Ich kann dieses Problem sehr gut nachvollziehen: Manchen Abend verplemperte ich in der prädigitalen Zeit damit, zu üben, die verschiedenen Grüntöne der Taschenbücher aus dem Suhrkamp-Verlag auf mittlere Entfernung voneinander unterscheiden zu können – so konnte ich beim Betreten eines fremden Zimmers mit nur einem flüchtigen Huscheblick aufs Regal erkennen, ob der Bewohner da Hermann Hesse (efeugrün, schlecht) oder Thomas Bernhard (madagaskarfroschfarben, gut) verstaut hatte. Und entdeckte ich gar das verabscheute Burgunder des Sofies Welt-Buchrückens, hatte ich die Kammer schneller wieder verlassen, als der flüchtige Bekannte auf der Klappcouch den lauwarmen Baileys einschenken konnte. Man hat ja immerhin ein paar Prinzipien. Ohne sichtbare Bücherregale macht der kulturelle Unbedenklichkeitscheck des Gegenübers deutlich mehr Arbeit (zumindest wenn es sich um einen der seltenen Menschen handelt, die ihre Vorlieben nicht ohnehin tagein, tagaus auf sämtlichen verfügbaren Plattformen ausbreiten). Wo es keine Regale voller popkultureller Kredibilitätsnachweise und Unbedenklichkeitserklärungen mehr gibt, muss man also tatsächlich mit den Leuten reden. Ein paar Namen droppen, ein paar Fallen stellen, übertrieben euphorisch den erfundenen neuen Gesellschaftsroman von Emilio Schlemihl-Plöntzke loben und warten, ob der zu Überprüfende gimpelhaft mit einstimmt – das Übliche eben. Natürlich könnte man auch einfach den E-Reader nach Schundigkeiten durchforsten, während der Besitzer auf dem Klo ist, aber das entspräche dann doch eher unsympathischer Schnüffelei. Für die Evaluierung des Musikgeschmacks gelten dieselben Prinzipien. Oder man lässt sich, wie wir das früher gemacht haben, von dem neuen Menschen einfach mal ein Mixwölkchen aufnehmen.

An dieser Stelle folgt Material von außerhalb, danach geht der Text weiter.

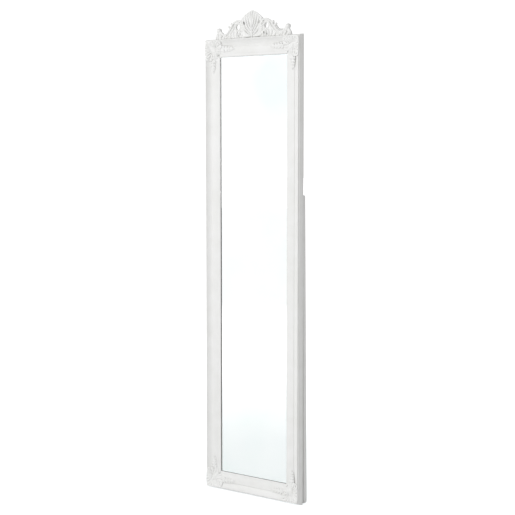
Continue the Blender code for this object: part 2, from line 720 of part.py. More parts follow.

Ich bekomme öfter T-Shirts mit Start-up-Logos geschenkt. Aber kann man so etwas wirklich tragen?
Klar, wenn Sie gerne aussehen möchten wie ein Glücksbärchi! In ihrer frisch gewaschenen Grinsigkeit ähneln nestwarme Gründer oft den emsigen Pastelltieren, die ihr persönliches Logo ja ebenfalls stolz auf der Brust respektive Bauch präsentieren. Es gibt in Berlin sicher schlechtere Looks.